Por alguna razón que sólo un psicólogo o psicóloga podría explicar, me acordé de un episodio que nos sucedió hace ya unos años. Íbamos bajando las escaleras de una estación de subte, en Buenos Aires, claro, con mi hijo, Luciano. Debe haber sido en tiempos de Feria del Libro. Fines de abril o principios de mayo.
Yo lentamente, ya se sabe. Y él, presuroso a la boletería para adelantar el trámite. Odio la burocracia, hasta la prolija e inevitable, aunque Max Weber me putee desde sus huesos.
En el descanso de la escalera, un despojo humano pedía. Limosna, sí, pero también alguna otra cosa, que sé yo, tal vez una mirada con sol, una sonrisa que le devolviera la luz de esa mañana porteña y le trajera algún vestigio de ternura. Raudamente pasó a mi lado un señor con portafolio o, más bien, con cara de portar un attaché. Rubio, con poco pelo, ondulado y cortito, camisa blanca abierta hasta el tercer botón, dejando ver más pelo en el pecho que en el pavimento incipiente del marote. Desarreglado, con los lípidos del salvavidas abdominal pidiendo aire, asfixiados por el cinturón. Una cadena, presuntamente de oro o al menos amarilla, como su pelambre, enmarcaba una papada construída en muchas jornadas de guefilte fish y blintzes familiares. Seguramente, hombre de fe, respetuoso de las tradiciones, con cuenta bancaria activa y sus sueños de casa en un country, desvelado por hacerse de diamantes sudafricanos y alguna mina caribeña.

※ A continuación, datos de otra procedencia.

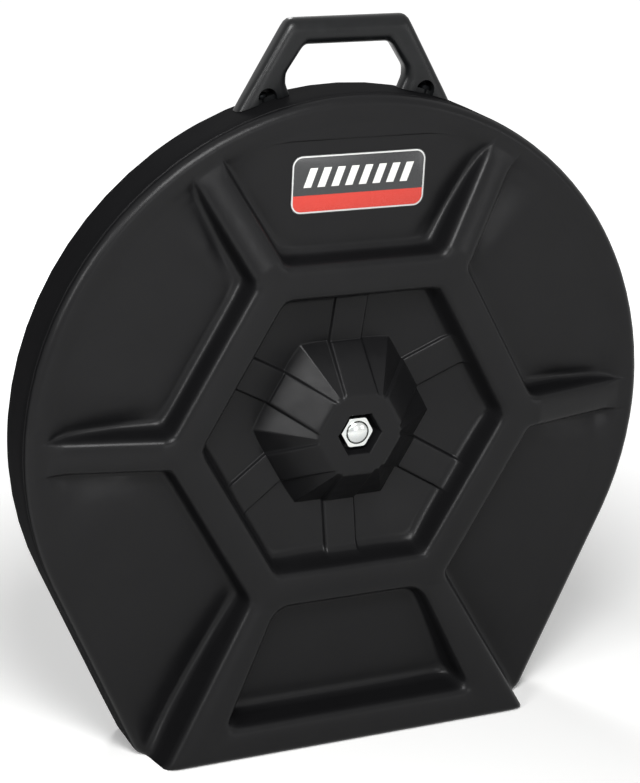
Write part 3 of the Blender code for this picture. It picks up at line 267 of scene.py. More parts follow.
# Depths of a sunk panel against the distance in from the rim: along its middle, beside a spoke and beside a
# leg. Beside a spoke the floor sinks to its full depth only some way out from the ring.
CROWN_LINE = ((0, 8, 11, 17, 24, 34, 44, 136), (21, 21, 21.1, 22, 23.3, 24.2, 24.6, 27.2))
SPOKE_LINE = ((0, 8, 13, 18, 27, 37, 47, 59, 80), (21, 21.2, 21.7, 23.3, 29, 33.7, 36, 37, 37.2))
LEG_LINE = ((0, 8, 13, 20, 32, 45, 70, 110), (21, 21.2, 21.8, 23.5, 27, 29.5, 32.5, 34))
HOLLOW_FLOOR = 28.5
HOLLOW_START = -6.0
HOLLOW_END = 42.0
HOLLOW_REACH = 30.0
HOLLOW_WIDENING = 25.0
HOLLOW_LENGTH = 110.0

COS30 = math.cos(math.radians(30))
SIN30 = 0.5
TAN30 = math.tan(math.radians(30))


def place(x, depth, height):
    """Point of the row frame, in metres, for a plan point and a depth in mm."""
    return np.stack([x, depth - DEPTH_CENTRE, height + POST_HEIGHT], axis=-1) * MM


def lay(plan, depth):
    """Points of the row frame over plan points, at one depth or at one for each."""
    return place(plan[:, 0], np.broadcast_to(depth, len(plan)), plan[:, 1])


def ramp(value, low, high):
    """Share of the way from a low value to a high one, held at 0 and 1."""
    return np.clip((value - low) / (high - low), 0.0, 1.0)


def ease(share):
    """The share with a soft start and end."""
    return share * share * (3 - 2 * share)


def mix(a, b, share):
    """Value a share of the way from a to b."""
    return a + (b - a) * share


def soft_min(a, b, reach):
    """Smaller of two distances, with the corner between them rounded over a reach."""
    near = np.maximum(reach - np.abs(a - b), 0.0)
    return np.minimum(a, b) - near * near / reach / 4


def inset_of(x, z):
    """How far a plan point lies inside the outline."""
    side = np.abs(x)
    sine, cosine = math.sin(TAPER), math.cos(TAPER)
    tapered = RIM - (side * cosine - z * sine)
    round_part = RIM - np.hypot(side, z)
    inset = np.where(z * cosine > -side * sine, round_part, tapered)
    inset = np.minimum(inset, POST_HEIGHT + z)
    centre_z = BASE_CORNER - POST_HEIGHT
    centre_x = (RIM - BASE_CORNER + centre_z * sine) / cosine
    out_x, out_z = side - centre_x, z - centre_z
    in_corner = (out_x > 0) & (out_z < -out_x * math.tan(TAPER))
    return np.where(in_corner, BASE_CORNER - np.hypot(out_x, out_z), inset)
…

Cuando vio la mano estirada de aquel despojo, gesto automático que se activaba al sentir los pasos en la escalera, nuestro héroe porteño, ese burgués pequeño pequeño, ese otro despojo, pero ético, le escupió, como al pasar: "¿Tenés cambio de cien"?. Creo, quiero creer, que el hombre no se dio cuenta. Si digo hombre queda claro, o debería, que no me refiero al tipo que, imaginemos, manda a sus chicos a colegio privado y veranea en Buzios. El tipo, entonces, con sus ojos yertos, bajó la mano y se resignó a esperar el sonido de los próximos pasos en la escalera.

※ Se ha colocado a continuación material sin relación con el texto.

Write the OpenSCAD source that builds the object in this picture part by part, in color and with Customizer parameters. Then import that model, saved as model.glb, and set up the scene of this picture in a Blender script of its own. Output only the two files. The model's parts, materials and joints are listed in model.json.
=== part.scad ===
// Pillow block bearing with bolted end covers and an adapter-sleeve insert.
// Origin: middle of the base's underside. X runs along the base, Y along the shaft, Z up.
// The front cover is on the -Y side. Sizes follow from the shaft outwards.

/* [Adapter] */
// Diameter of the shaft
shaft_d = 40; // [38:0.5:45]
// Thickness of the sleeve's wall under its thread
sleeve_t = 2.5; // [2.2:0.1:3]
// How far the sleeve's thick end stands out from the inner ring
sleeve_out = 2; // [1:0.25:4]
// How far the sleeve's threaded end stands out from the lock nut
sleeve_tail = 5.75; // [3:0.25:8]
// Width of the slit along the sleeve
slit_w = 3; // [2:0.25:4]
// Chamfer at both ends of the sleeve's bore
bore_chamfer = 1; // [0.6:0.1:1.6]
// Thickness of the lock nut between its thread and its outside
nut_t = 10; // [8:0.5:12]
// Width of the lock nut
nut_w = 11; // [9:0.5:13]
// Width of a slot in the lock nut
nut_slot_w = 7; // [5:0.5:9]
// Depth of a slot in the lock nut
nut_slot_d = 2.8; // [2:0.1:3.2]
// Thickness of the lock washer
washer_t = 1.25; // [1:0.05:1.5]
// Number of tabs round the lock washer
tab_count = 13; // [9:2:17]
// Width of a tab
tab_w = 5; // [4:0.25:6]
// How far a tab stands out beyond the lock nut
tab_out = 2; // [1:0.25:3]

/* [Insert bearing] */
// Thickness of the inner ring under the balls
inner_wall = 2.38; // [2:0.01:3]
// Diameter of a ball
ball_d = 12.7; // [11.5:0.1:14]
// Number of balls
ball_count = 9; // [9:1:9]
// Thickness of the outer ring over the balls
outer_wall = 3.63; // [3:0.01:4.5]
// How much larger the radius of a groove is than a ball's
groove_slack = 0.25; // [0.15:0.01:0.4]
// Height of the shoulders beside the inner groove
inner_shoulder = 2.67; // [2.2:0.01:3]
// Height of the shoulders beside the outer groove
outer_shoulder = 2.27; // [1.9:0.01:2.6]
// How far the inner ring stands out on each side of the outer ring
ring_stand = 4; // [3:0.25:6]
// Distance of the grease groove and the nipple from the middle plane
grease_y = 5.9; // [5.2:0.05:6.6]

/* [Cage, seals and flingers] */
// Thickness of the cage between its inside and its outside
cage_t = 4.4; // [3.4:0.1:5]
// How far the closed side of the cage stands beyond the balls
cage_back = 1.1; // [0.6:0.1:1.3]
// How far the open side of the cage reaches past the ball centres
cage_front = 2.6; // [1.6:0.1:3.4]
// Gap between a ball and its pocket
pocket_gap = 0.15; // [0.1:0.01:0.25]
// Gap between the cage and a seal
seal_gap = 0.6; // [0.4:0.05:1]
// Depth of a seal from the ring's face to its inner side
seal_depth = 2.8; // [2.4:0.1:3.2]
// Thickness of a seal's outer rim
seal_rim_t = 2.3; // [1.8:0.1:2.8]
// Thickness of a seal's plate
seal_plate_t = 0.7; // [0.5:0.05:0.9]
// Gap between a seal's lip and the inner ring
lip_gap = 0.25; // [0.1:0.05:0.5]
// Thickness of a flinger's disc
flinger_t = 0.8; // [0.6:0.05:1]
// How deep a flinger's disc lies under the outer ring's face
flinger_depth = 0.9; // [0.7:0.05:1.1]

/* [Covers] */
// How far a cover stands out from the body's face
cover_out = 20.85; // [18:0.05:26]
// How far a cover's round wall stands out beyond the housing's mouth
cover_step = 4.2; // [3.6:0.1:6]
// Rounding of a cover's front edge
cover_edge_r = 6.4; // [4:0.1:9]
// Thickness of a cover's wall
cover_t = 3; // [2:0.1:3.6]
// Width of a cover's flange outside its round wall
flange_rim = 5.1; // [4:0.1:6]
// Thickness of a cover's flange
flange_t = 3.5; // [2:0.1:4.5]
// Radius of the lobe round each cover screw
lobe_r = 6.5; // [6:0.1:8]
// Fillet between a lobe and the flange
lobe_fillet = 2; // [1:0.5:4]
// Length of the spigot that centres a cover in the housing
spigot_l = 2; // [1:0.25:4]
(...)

No alcancé a putearlo, me dejó atónito y cuando reaccioné, ya se había perdido de mi vista.
Cuando, pocos años después, Macri accedió a gerente de Buenos Aires por voto popular, me imaginé al gordo infame festejando el sábado siguiente a la salida de la sinagoga.
El próximo 10 de julio volverá a votarlo, seguramente. Y el 23 de octubre verá diluirse su sueño de recuperar el terreno perdido y cuando pase por el descanso de la escalera del subte quizás ya no esté aquel despojo humano. Habrá muerto de revolución productiva, salariazo y megacanje. Yo prefiero imaginar que no esté porque sus manos comparten sueños en alguna construcción autogestionada.
Después de todo, las escaleras se han inventado para bajar, pero también para subir.